First, it is never too young to begin wealth education with your children. The first-time children learn to manage money is usually through an allowance. Once the amount is established for an allowance, talk about the goals that have been discussed and practice these skills with their allowance. They will learn how to save their money, budget it for things they may want, or give a portion to charity. In terms of saving and investing, a very important concept for them to understand is the power of compounding and how that makes such a difference over time!  The time value of money is an invaluable lesson.  Just like trying to “catch up on sleep.”  You can’t.  The sleep you’ve lost is gone.  No one can gain time back – for sleep or investing!   And surprisingly, items usually cost a lot more than children realize.  A good practice may be to have your child guess what the bill is next time you visit a restaurant.  Perhaps they will think harder about going out when they start becoming responsible for paying the bill! As the younger children become tweens and teenagers, have a discussion on taxes– items really cost about 30% more than what you pay for them because you are paying for them in after-tax dollars. When a child enters the work force and receives his or her first paycheck, it’s usually a rude awakening! 

The next step in the process of educating your children is to have a family meeting where all participants would be invited. This would be the opportunity to be completely open and honest and to discuss your family values about money, saving, and investing in the future. After defining your family values, develop a Family Mission Statement with input from all the family members that would be affected by the family wealth.  (The suggested age for the youngest child to become involved in the family discussions would be between the ages of ten to twelve.)

There are three important goals to consider when discussing financial education with your children.

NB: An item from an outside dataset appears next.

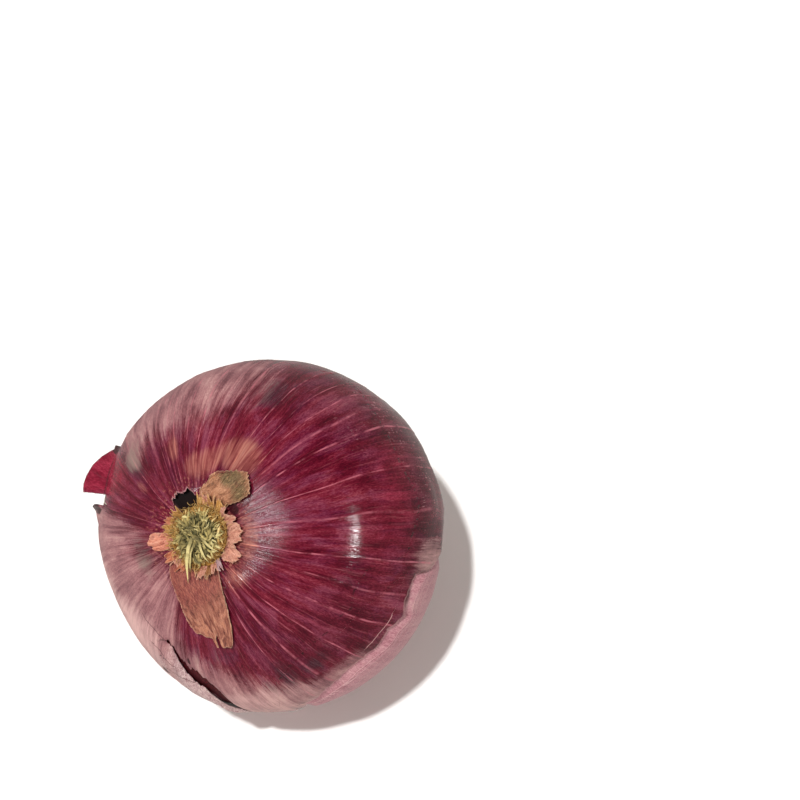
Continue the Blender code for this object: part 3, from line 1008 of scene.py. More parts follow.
def make_bulb():
    """The bulb with the layers beyond the torn skin, the hollow beside the tuft and the neck."""
    columns, neck_count = 600, 34
    downs = np.concatenate((np.linspace(2, 24, 20), np.linspace(24.6, LAST_ROW, 200)))
    turns = -180 + np.arange(columns) * 360 / columns
    turn, down = np.meshgrid(turns, downs)
    bare = bare_share(turn)
    layers = [layer_distance(turn, down, k) for k in range(len(LAYERS))]
    steps = sum(np.clip(layer / 0.3 + 0.5, 0, 1) for layer in layers)
    hollow = square_blob(turn, down, HOLLOW_TURN, HOLLOW_DOWN, 17, 3.4)
    edge = edge_at(turn, 1)
    beyond = smooth((down - edge - 0.3) / 7) * np.clip((108 - edge) / 20, 0, 1)
    leaf_rise = LEAF_RISE * beyond * smooth((150 - down) / 35) * bare
    points = on_bulb(turn, down, leaf_rise - LAYER_STEP * steps * bare - HOLLOW_DEPTH * hollow)
    neck = np.array(neck_rings(neck_count, turns))
    points = np.concatenate((points, neck))
    rows = len(points)
    faces, corner_rows, corner_columns = sheet_faces(rows, columns, True)
    all_downs = np.concatenate((downs, LAST_ROW + np.arange(1, rows - len(downs) + 1) * 0.8))
    made = new_object("bulb_leaf", points, faces)
    turn, down = np.meshgrid(turns, all_downs)
    phase = vein_phase(-180 + corner_columns * 360 / columns)
    add_map(made, "veins", np.stack((phase, all_downs[corner_rows] / 10), axis=-1))
    sine = np.sin(np.radians(np.minimum(down, 165)))
    add_values(made, "room", vein_room(turn) * DEGREE * sine)
    add_values(made, "spread", 0.3 + 0.7 * sine)
    add_values(made, "power", vein_power(turn))
    add_vectors(made, "ring", ring_vectors(turn, down))
    bare = bare_share(turn)
    nearest = np.full(down.shape, FAR)
    for k in range(len(LAYERS)):
        nearest = nearer(moved_off(layer_distance(turn, down, k), (1 - bare) * FAR), nearest)
    add_values(made, "layer", nearest)
    add_values(made, "bare", bare * smooth((120 - down) / 20))
    # Painted shade: dark inside the split and in the hollow beside the tuft, and a painted shadow in a
    # thin wedge under the lifted skin edge at the lower right.
    upper, lower = split_at(turn, 1), split_at(turn, 2)
    beside = np.maximum(upper - 4 - down, down - lower - 5)
    outside = np.maximum(np.maximum(-119 - turn, turn + 88) * 0.7, beside)
    split_shade = np.clip(1.0 - outside / 2.5, 0, 1)
    hollow_shade = 1.4 * square_blob(turn, down, HOLLOW_TURN, 15, 24, 6)
    shadow_under_lifted_edge = 1.5 * np.exp(-((turned_by(turn, -20.5) / 3.4) ** 4) - ((down - 78.9) / 1.3) ** 2)
    add_values(made, "shade", np.clip(split_shade + hollow_shade + shadow_under_lifted_edge, 0, 1))
    notch = square_blob(turn, down, FLAP_END, 59, 4.0, 9)
    add_values(made, "green", notch * 0.9)
    dry = np.clip((down - 158 + 5 * ring_noise(turn, 50, 41)) / 10, 0, 1)
    add_values(made, "dry", dry)
    made.data.materials.append(flesh_material())
    face_out(made)
    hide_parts("bulb")


def bare_share(turn):
    """1 on the lower right, where the bulb shows beyond the torn skin."""
    turn = turned_by(turn, 0)
    return np.clip((turn + 80) / 8, 0, 1) * np.clip((-4 - turn) / 6, 0, 1)


# Edges of thin torn leaves under the outer skin: degrees past its edge, and how much this grows
# or shrinks per degree of turn from where the band is widest.
LAYERS = ((7.0, 0.06), (9.6, 0.085), (13.5, 0.05))
WIDEST_BAND = -15


def layer_distance(turn, down, index):
    """Millimetres past the torn edge of a thin leaf that lies under the outer skin."""
    turn = turned_by(turn, 0)
    past, taper = LAYERS[index]
    edge = read_off(SKIN_EDGE, turn)
    line = np.minimum(edge, 80) + past + taper * (turn - WIDEST_BAND)
    line = line + 0.35 * ring_noise(turn, 40, 51 + index) + 0.05 * ring_noise(turn, 260, 55 + index)
    return (down - line) * DEGREE


# The outer skin

def edge_at(turn, index):
    """A column of the table of the skin's torn edge, at this turn."""
    return read_off(SKIN_EDGE, turned_by(turn, 0), index)


def torn_edge(turn):
    """The skin's lower edge, ragged where it was torn."""
    plain = edge_at(turn, 1)
    ragged = 0.55 * ring_noise(turn, 150, 61) + 0.3 * ring_noise(turn, 420, 62)
    crisp = np.where(np.abs(turned_by(turn, FLAP_TURN)) < 13, 0.35, 1.0)
    return plain + ragged * crisp


def split_at(turn, index):
    """The angle of the split's upper or lower lip at this turn."""
    return read_off(SPLIT, turned_by(turn, 0), index)


def vein_power(turn):
    """The strength of the vein that is nearest to each turn."""
    return VEIN_STRENGTH[np.round(vein_phase(turn)).astype(int) % len(VEINS)]


def skin_turns():
    """Turns round the bulb: at each vein and close to it, and between them, closer where torn."""
    turns = []
    for first, following in zip(VEINS, VEINS[1:] + [VEINS[0] + 360]):
        torn = -120 < first < -86 or 138 < first < 173
        room = following - first - 0.6
        count = max(2, round(room / (0.2 if torn else 0.5)))
        turns += [first, *(first + 0.3 + room * k / count for k in range(count + 1))]
    return np.array(turns)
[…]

1. To help your children to lead a purposeful and fulfilling life

2. To give them the tools and skills to be knowledgeable

3. To help them practice and become involved in the family’s 100+ year plan

All parents want their children to be set for life once they are no longer able to financially care for them. However, we need to caution them on how to lead a purposeful satisfying life. To tell your children that they will never have to worry about money is setting them up to be uneducated about finances and potentially lazy. We want them to avoid the pitfalls that could come in the future in the way of manipulation from unwanted sources, which could be future spouses, friends that want to help, and business opportunists wanting to gamble with their inheritance.  If your children are educated early, they will be able to weed through and know who is looking out for their best interest. It is always good to surround yourself with trusted advisors. Once the family mission statement has been established, then it is time to develop the financial expectations for your children to realistically uphold, depending on their ages.  These goals could range from how to talk about money, saving and investing money, what a budget is used for (short term and long term), retirement plans, and how to protect your financial investment.  Again, special emphasis should always be placed on your specific family values.

For those that have older children that are working and going to school, you can discuss the importance saving and putting away for retirement. Some of our young clients are still paying off school debt and ask if they should pay off loans before contributing to their company 401-k plan. We share the importance again of the time value of money so it’s important to do both; contribute as much to the 401-k as possible while chipping away at the debt.  Many companies match contributions, and that is free money!  

Many kids are visual and especially when they are young, these concepts are foreign.  David Bianchi, a Miami attorney, created a book “Blue Chip Kids: What Every Child (and Parent) Should Know about Money, Investing, and the Stock Market.”   He and his wife wrote the book when they realized their 13-year-old was not learning anything about money and investing in school.  Unfortunately, that is usually the case for most of us.   So, that’s one resource that is not too textbook-like for a teen.   As parents, we somehow need to stress the importance and satisfaction of building up savings and investments so that they are financially comfortable later in life.  Preparing children for the future should be a continuous endeavor. If you follow these steps, hopefully, they will become financially secure and be able to make good financial decisions.